Improving teacher quality is certainly a good idea but not if the plans are centered around enhancing teaching methods designed for students from 1965.

More standardized testing?  More crap is not better crap!

Yes, voters should feel good “about the great job Virginia educators have done” in the past.

But that’s no reason to keep doing the same thing, only more of it, and assuming that every other factor outside the school will remain static.

Oh, and paying for it with leftover small change.

, , , ,

Educational Neglect

October 11th, 2009

Paul Krugman is a Nobel-prize winning economist and someone who sees a direct connection between education and the economic success of the US.*

He also says that our national “educational neglect” has led to “a slow-motion erosion of America’s relative position” in the world.

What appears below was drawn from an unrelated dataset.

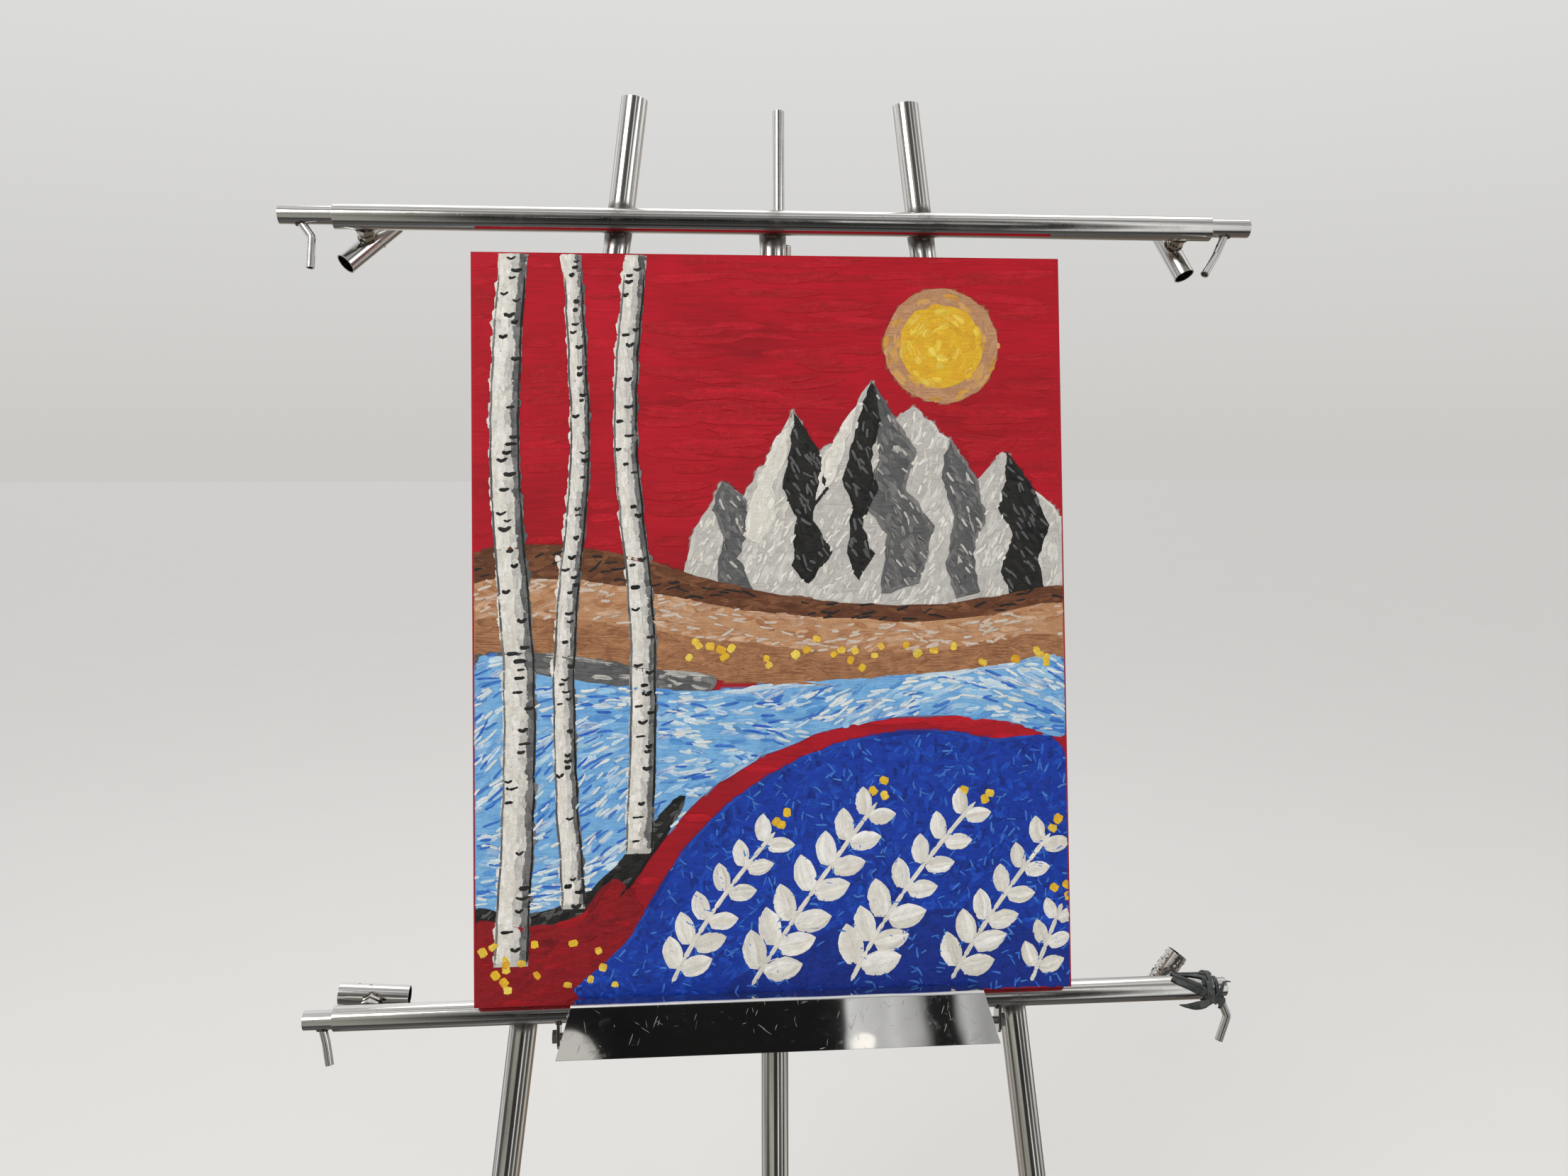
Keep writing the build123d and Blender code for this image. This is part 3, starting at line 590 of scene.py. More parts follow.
def divided(line, count):
    """Points at even distances along a line, and its length."""
    run = np.r_[0, np.cumsum(np.linalg.norm(np.diff(line, axis=0), axis=1))]
    steps = np.linspace(0, run[-1], count)
    return np.stack([np.interp(steps, run, values) for values in line.T], 1), run[-1]


def soft_noise(x, y, cell, seed):
    """Smooth noise from 0 to 1 with hills about cell millimetres apart."""
    table = np.random.default_rng(seed).random((64, 64))
    u, v = np.asarray(x) / cell + 200.0, np.asarray(y) / cell + 200.0
    i, j = np.floor(u).astype(int), np.floor(v).astype(int)
    a, b = (w * w * (3 - 2 * w) for w in (u - i, v - j))
    low, high = (table[i % 64, (j + q) % 64] * (1 - a) + table[(i + 1) % 64, (j + q) % 64] * a for q in (0, 1))
    return low * (1 - b) + high * b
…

And the current financial mess is only feeding that neglect.

But things are about to get much worse, as the economic crisis — its effects exacerbated by the penny-wise, pound-foolish behavior that passes for “fiscal responsibility” in Washington — deals a severe blow to education across the board.

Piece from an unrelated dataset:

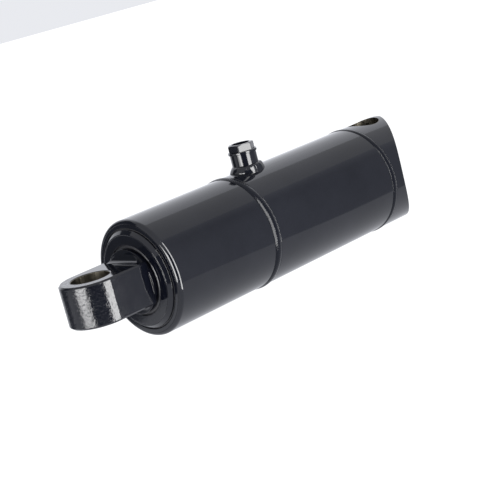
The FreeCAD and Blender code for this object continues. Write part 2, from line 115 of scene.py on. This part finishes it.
class Nodes:
    """A short way to write a material's node tree."""

    def __init__(self, name):
        self.material = bpy.data.materials.new(name)
        self.material.use_nodes = True
        self.tree = self.material.node_tree
        self.shader = self.tree.nodes["Principled BSDF"]

    def add(self, kind, settings=None, **inputs):
        node = self.tree.nodes.new(kind)
        for key, value in (settings or {}).items():
            setattr(node, key, value)
        for key, value in inputs.items():
            self.put(node, key.replace("_", " "), value)
        return node

    def put(self, node, socket, value):
        target = node.inputs[socket] if not socket.isdigit() else node.inputs[int(socket)]
        if isinstance(value, bpy.types.NodeSocket):
            self.tree.links.new(value, target)
        else:
            target.default_value = value

    def place(self):
        """The point in the part's frame at rest."""
        return self.add("ShaderNodeTexCoord").outputs["Object"]

    def split(self, vector):
        return self.add("ShaderNodeSeparateXYZ", Vector=vector).outputs

    def maths(self, operation, first, second=0.0, third=0.0):
        node = self.add("ShaderNodeMath", {"operation": operation})
        for index, value in enumerate((first, second, third)):
            self.put(node, str(index), value)
        return node.outputs[0]

    def noise(self, scale, detail=3.0, roughness=0.5, vector=None):
        node = self.add("ShaderNodeTexNoise", Scale=scale, Detail=detail, Roughness=roughness)
        self.put(node, "Vector", vector or self.place())
        return node.outputs["Fac"]

    def ramp(self, factor, low, high, to_low=0.0, to_high=1.0):
        node = self.add("ShaderNodeMapRange", {"clamp": True})
        for socket, value in (("Value", factor), ("From Min", low), ("From Max", high),
                              ("To Min", to_low), ("To Max", to_high)):
            self.put(node, socket, value)
        return node.outputs["Result"]

    def mix_colour(self, factor, first, second):
        node = self.add("ShaderNodeMix", {"data_type": "RGBA"})
        self.put(node, "0", factor)
        self.put(node, "6", first)
        self.put(node, "7", second)
        return node.outputs[2]

    def mix(self, factor, first, second):
        node = self.add("ShaderNodeMix", {"data_type": "FLOAT"})
        self.put(node, "0", factor)
        self.put(node, "2", first)
        self.put(node, "3", second)
        return node.outputs[0]

    def bump(self, height, distance, strength, normal=None):
        node = self.add("ShaderNodeBump", Height=height, Distance=distance, Strength=strength)
        if normal is not None:
            self.put(node, "Normal", normal)
        return node.outputs["Normal"]

    def distance_from_upright(self, x):
        """How far a point is from the vertical line through x on the centre line."""
        parts = self.split(self.place())
        along = self.maths("SUBTRACT", parts["X"], x)
        across = self.maths("MULTIPLY", parts["Y"], parts["Y"])
        return self.maths("SQRT", self.maths("MULTIPLY_ADD", along, along, across))


# ---------------------------------------------------------------- materials

BLACK = (0.0010, 0.0013, 0.0028, 1)
BLACK_WORN = (0.0026, 0.0030, 0.0050, 1)
PAINT_BEHIND = 0.0025      # how far the paint runs into the wiper
EDGE_ROUND = 0.0007        # how softly the paint rounds an edge
BEAD_SPECULAR = 0.18       # girth welds are duller than the tubes
BORE_STEEL = ((0.16, 0.145, 0.115, 1), (0.045, 0.041, 0.032, 1))      # oiled and stained
GROUND_STEEL = ((0.50, 0.50, 0.51, 1), (0.42, 0.42, 0.43, 1))


def paint_surface(nodes, orange_peel, cast):
    """Black enamel: colour, roughness and normal sockets. Cast may vary over the piece."""
    cloud = nodes.noise(18, 4, 0.6)
    colour = nodes.mix_colour(nodes.ramp(cloud, 0.35, 0.7), BLACK, BLACK_WORN)
    smear = nodes.noise(55, 5, 0.65)
    roughness = nodes.ramp(smear, 0.3, 0.75, 0.05, 0.11)
    edges = nodes.add("ShaderNodeBevel", {"samples": 6}, Radius=EDGE_ROUND).outputs["Normal"]
    swell = nodes.bump(nodes.noise(95, 2, 0.5), 0.00010, orange_peel * 0.4, edges)
    peel = nodes.bump(nodes.noise(620, 2, 0.5), 0.00002, orange_peel, swell)
    if cast is not None:
        pits = nodes.noise(430, 3, 0.6)
        peel = nodes.bump(pits, 0.00034, cast, peel)
        rough = nodes.maths("MULTIPLY", nodes.ramp(pits, 0.45, 0.75, 0.0, 0.3), cast)
        roughness = nodes.maths("ADD", roughness, rough)
    return colour, roughness, peel


def steel_surface(nodes, stretch, colours=BORE_STEEL):
    """Bare machined steel with fine turning lines across the stretch axis."""
    mapping = nodes.add("ShaderNodeMapping", Vector=nodes.place(), Scale=stretch)
    lines = nodes.noise(900, 3, 0.6, mapping.outputs[0])
    stain = nodes.noise(60, 4, 0.6)
    colour = nodes.mix_colour(nodes.ramp(stain, 0.35, 0.7), *colours)
    roughness = nodes.ramp(lines, 0.3, 0.7, 0.24, 0.42)
    normal = nodes.bump(lines, 0.00002, 0.6)
    return colour, roughness, normal


def finish_material(nodes, colour, roughness, normal, metallic):
    for socket, value in (("Base Color", colour), ("Roughness", roughness),
                          ("Normal", normal), ("Metallic", metallic)):
        nodes.put(nodes.shader, socket, value)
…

His focus in this column is on college-level education but much of what Krugman says also applies to K12.

There’s no mystery about what’s going on: education is mainly the responsibility of state and local governments, which are in dire fiscal straits. Adequate federal aid could have made a big difference. But while some aid has been provided, it has made up only a fraction of the shortfall.

As a result, education is on the chopping block. And laid-off teachers are only part of the story. Even more important is the way that we’re shutting off opportunities.

Certainly money is never the sole solution to all our problems, educational or otherwise.

However, an excellent public education system, one that provides an excellent foundation for every child no matter where they live, cannot be done on the cheap.

The longer we wait to provide adequate funding for that system, the larger the number of children who are shut off from those opportunities.


* BTW, I’m one who believes the economic connection is NOT the most important reason for creating a strong public education system.